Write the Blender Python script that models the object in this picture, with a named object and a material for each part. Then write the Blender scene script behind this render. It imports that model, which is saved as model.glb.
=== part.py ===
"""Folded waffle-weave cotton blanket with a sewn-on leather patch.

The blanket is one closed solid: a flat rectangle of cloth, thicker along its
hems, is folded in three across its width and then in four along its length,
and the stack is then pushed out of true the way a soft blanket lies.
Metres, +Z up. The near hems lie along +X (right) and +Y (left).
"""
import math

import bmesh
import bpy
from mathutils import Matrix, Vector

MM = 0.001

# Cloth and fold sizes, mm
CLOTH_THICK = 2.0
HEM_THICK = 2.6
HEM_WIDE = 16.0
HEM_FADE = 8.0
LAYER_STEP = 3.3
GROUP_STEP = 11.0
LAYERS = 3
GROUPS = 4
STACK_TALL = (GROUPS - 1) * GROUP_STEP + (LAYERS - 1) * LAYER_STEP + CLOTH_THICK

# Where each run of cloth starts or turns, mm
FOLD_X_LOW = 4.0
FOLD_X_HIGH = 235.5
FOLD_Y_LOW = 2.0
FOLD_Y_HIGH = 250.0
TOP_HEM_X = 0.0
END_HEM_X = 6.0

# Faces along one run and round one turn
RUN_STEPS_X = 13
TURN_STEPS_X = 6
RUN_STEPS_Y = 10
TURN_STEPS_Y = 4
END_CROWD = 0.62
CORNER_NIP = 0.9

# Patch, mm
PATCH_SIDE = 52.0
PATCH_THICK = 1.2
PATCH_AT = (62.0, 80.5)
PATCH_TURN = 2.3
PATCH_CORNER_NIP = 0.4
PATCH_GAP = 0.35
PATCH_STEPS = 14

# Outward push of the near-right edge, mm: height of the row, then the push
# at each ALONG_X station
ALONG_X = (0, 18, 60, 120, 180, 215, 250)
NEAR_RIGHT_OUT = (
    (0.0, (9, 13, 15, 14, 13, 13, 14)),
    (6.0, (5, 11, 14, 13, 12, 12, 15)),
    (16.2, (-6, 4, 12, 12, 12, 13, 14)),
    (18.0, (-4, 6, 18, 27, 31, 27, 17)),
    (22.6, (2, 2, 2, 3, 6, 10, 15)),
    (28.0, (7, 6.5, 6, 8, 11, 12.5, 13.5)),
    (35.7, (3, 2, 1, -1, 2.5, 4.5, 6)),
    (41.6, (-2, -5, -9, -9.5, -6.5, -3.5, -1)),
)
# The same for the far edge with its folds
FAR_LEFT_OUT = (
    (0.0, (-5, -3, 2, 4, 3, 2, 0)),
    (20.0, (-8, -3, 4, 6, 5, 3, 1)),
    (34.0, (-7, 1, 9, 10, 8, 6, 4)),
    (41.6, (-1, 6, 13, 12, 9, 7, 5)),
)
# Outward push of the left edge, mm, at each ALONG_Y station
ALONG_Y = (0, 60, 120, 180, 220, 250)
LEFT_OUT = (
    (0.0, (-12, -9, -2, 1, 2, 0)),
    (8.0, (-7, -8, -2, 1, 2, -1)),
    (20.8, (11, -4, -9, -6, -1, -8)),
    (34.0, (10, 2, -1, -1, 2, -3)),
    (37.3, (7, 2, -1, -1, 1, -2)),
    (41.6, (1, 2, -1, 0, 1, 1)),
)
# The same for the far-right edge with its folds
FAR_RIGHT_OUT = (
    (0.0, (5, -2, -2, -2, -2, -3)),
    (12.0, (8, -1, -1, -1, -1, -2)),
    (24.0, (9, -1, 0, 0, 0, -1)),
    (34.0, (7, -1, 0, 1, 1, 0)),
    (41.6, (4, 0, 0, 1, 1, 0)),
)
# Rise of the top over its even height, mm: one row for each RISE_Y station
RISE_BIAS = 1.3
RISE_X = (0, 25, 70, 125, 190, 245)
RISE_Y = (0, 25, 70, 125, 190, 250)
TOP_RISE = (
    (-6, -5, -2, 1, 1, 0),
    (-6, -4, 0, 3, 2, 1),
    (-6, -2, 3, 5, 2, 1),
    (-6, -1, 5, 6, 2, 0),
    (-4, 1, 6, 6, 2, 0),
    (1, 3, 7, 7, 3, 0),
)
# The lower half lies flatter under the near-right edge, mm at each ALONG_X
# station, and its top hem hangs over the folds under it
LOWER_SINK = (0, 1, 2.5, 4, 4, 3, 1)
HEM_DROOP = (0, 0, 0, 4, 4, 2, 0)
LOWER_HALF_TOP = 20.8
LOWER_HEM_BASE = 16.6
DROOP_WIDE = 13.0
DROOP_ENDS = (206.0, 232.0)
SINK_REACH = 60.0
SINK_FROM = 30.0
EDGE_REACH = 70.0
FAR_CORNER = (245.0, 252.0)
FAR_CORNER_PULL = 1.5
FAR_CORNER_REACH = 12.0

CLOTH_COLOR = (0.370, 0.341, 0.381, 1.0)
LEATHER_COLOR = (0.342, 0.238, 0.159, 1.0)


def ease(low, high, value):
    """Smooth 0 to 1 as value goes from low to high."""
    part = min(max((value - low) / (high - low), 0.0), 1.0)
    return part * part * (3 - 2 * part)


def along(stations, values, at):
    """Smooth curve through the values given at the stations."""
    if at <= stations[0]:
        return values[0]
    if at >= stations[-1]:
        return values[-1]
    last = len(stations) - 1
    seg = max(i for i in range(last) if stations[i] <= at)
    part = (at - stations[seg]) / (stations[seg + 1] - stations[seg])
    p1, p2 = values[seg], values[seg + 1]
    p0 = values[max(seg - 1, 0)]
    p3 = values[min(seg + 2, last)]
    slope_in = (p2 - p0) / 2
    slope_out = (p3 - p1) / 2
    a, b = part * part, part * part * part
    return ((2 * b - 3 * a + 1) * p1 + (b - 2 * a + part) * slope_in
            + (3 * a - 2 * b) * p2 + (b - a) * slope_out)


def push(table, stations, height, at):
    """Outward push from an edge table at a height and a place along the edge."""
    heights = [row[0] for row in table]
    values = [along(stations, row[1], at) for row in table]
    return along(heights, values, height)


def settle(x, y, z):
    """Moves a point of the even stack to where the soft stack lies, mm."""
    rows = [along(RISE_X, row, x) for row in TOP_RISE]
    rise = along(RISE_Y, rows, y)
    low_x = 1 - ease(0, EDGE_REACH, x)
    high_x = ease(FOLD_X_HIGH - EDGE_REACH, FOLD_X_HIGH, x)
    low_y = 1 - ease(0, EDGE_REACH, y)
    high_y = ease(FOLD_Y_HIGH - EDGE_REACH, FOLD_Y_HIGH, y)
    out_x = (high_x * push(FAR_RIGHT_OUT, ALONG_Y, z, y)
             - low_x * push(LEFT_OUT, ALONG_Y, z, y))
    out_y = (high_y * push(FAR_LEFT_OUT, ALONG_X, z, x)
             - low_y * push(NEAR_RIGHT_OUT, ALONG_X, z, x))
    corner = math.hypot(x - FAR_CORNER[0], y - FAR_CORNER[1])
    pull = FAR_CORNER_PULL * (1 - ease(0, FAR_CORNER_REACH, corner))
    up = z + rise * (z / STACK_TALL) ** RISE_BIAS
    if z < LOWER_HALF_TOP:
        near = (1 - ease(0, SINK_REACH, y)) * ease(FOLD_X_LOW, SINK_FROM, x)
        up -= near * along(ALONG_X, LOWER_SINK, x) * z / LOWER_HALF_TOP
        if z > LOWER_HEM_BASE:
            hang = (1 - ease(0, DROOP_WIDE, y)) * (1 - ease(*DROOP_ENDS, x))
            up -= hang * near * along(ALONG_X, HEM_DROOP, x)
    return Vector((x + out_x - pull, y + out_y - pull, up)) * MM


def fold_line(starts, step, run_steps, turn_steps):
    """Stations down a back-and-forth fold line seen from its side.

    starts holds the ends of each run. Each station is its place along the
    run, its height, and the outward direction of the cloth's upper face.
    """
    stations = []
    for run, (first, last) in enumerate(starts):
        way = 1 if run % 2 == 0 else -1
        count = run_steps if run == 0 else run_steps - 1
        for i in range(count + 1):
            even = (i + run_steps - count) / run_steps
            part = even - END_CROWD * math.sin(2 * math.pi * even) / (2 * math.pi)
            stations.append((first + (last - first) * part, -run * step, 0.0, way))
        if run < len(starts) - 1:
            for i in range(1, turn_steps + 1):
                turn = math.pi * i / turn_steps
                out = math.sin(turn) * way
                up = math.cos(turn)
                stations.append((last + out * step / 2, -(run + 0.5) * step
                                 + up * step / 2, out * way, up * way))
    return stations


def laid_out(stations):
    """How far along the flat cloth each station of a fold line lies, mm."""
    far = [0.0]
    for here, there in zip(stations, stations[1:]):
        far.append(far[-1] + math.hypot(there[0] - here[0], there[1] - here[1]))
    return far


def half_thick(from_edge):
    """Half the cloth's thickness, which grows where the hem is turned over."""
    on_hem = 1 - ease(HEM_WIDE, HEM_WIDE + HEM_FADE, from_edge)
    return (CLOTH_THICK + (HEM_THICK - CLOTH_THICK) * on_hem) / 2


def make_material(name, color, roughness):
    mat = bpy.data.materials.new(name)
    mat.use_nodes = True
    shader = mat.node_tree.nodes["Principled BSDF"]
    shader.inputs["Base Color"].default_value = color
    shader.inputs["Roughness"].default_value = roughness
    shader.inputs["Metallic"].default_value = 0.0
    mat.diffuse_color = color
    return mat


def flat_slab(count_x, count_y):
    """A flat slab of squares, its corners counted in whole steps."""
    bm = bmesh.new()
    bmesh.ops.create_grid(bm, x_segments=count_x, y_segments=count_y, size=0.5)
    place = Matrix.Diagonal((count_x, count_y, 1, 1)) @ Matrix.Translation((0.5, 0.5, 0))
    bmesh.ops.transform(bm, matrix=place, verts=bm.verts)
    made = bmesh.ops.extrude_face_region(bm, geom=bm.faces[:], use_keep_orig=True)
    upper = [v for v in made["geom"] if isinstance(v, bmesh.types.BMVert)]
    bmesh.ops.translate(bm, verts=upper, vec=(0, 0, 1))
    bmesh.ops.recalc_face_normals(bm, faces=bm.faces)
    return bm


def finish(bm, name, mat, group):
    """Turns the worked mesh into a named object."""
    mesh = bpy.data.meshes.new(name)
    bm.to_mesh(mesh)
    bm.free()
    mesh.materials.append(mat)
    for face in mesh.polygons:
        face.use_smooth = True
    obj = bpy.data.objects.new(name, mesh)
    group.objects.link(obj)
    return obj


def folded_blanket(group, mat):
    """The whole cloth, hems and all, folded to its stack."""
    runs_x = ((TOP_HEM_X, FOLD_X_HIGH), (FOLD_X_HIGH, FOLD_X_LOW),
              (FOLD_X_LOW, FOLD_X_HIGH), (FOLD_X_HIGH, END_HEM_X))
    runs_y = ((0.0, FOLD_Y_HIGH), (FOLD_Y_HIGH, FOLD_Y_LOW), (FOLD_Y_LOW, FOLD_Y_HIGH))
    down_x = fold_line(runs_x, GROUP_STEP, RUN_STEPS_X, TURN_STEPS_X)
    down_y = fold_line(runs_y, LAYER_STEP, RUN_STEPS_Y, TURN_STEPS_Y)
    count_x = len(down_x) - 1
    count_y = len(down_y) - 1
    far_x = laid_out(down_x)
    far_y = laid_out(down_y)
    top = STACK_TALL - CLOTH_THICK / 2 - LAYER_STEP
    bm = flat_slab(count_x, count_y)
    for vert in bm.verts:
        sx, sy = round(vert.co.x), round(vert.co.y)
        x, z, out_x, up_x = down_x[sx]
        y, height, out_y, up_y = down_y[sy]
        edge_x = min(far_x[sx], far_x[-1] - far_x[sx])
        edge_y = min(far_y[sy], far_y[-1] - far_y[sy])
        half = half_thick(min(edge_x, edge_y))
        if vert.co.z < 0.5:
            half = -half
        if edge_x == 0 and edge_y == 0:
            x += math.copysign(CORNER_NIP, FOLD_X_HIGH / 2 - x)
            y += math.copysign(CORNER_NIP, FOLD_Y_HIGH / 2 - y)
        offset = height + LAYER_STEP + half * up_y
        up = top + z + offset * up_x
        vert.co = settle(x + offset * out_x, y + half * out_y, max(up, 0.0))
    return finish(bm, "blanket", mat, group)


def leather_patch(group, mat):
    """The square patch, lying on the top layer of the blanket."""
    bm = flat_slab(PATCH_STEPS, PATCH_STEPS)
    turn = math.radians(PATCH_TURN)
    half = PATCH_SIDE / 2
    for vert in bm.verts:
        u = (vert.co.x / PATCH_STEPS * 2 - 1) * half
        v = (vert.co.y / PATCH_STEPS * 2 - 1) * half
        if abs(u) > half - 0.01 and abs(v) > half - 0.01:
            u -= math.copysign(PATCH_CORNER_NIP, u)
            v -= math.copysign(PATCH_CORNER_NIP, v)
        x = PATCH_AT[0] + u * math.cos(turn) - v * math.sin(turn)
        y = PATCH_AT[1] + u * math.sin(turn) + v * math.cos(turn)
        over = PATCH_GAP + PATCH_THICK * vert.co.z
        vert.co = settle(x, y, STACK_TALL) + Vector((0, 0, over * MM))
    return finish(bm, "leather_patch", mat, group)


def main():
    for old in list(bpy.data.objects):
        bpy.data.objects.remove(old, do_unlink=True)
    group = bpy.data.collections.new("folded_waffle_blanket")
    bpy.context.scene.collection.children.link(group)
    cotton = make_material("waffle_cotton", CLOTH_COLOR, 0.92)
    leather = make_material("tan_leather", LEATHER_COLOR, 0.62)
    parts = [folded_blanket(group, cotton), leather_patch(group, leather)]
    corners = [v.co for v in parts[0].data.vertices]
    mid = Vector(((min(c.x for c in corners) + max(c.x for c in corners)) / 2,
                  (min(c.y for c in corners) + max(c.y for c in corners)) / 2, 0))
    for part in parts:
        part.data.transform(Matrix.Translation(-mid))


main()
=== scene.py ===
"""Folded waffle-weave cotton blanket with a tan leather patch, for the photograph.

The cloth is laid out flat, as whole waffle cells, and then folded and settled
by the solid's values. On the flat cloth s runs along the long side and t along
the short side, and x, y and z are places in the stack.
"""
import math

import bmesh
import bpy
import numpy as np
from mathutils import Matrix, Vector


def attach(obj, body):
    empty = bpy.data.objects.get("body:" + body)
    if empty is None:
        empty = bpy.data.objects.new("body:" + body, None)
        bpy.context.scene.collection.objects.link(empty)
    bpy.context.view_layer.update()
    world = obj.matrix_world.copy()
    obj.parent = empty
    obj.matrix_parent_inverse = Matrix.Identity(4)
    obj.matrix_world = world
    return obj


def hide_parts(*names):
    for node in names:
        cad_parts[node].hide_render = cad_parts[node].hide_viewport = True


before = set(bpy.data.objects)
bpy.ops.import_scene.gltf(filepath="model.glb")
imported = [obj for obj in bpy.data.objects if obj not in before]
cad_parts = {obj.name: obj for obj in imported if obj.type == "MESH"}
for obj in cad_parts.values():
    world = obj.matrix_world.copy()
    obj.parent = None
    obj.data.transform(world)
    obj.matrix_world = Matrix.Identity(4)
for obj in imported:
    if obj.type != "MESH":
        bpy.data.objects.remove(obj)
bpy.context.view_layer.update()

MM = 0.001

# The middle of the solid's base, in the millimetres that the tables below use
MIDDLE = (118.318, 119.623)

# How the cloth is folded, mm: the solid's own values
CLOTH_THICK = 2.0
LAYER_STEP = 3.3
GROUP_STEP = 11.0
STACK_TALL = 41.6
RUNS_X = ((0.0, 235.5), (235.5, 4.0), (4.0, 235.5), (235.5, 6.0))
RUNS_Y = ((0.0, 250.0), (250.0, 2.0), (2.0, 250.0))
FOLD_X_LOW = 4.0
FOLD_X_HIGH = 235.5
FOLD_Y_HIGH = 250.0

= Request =
Your answer should consist only of the lines from the one with "if empty is" through the end of the data above, reproduced exactly.

= Finished task =
    if empty is None:
        empty = bpy.data.objects.new("body:" + body, None)
        bpy.context.scene.collection.objects.link(empty)
    bpy.context.view_layer.update()
    world = obj.matrix_world.copy()
    obj.parent = empty
    obj.matrix_parent_inverse = Matrix.Identity(4)
    obj.matrix_world = world
    return obj


def hide_parts(*names):
    for node in names:
        cad_parts[node].hide_render = cad_parts[node].hide_viewport = True


before = set(bpy.data.objects)
bpy.ops.import_scene.gltf(filepath="model.glb")
imported = [obj for obj in bpy.data.objects if obj not in before]
cad_parts = {obj.name: obj for obj in imported if obj.type == "MESH"}
for obj in cad_parts.values():
    world = obj.matrix_world.copy()
    obj.parent = None
    obj.data.transform(world)
    obj.matrix_world = Matrix.Identity(4)
for obj in imported:
    if obj.type != "MESH":
        bpy.data.objects.remove(obj)
bpy.context.view_layer.update()

MM = 0.001

# The middle of the solid's base, in the millimetres that the tables below use
MIDDLE = (118.318, 119.623)

# How the cloth is folded, mm: the solid's own values
CLOTH_THICK = 2.0
LAYER_STEP = 3.3
GROUP_STEP = 11.0
STACK_TALL = 41.6
RUNS_X = ((0.0, 235.5), (235.5, 4.0), (4.0, 235.5), (235.5, 6.0))
RUNS_Y = ((0.0, 250.0), (250.0, 2.0), (2.0, 250.0))
FOLD_X_LOW = 4.0
FOLD_X_HIGH = 235.5
FOLD_Y_HIGH = 250.0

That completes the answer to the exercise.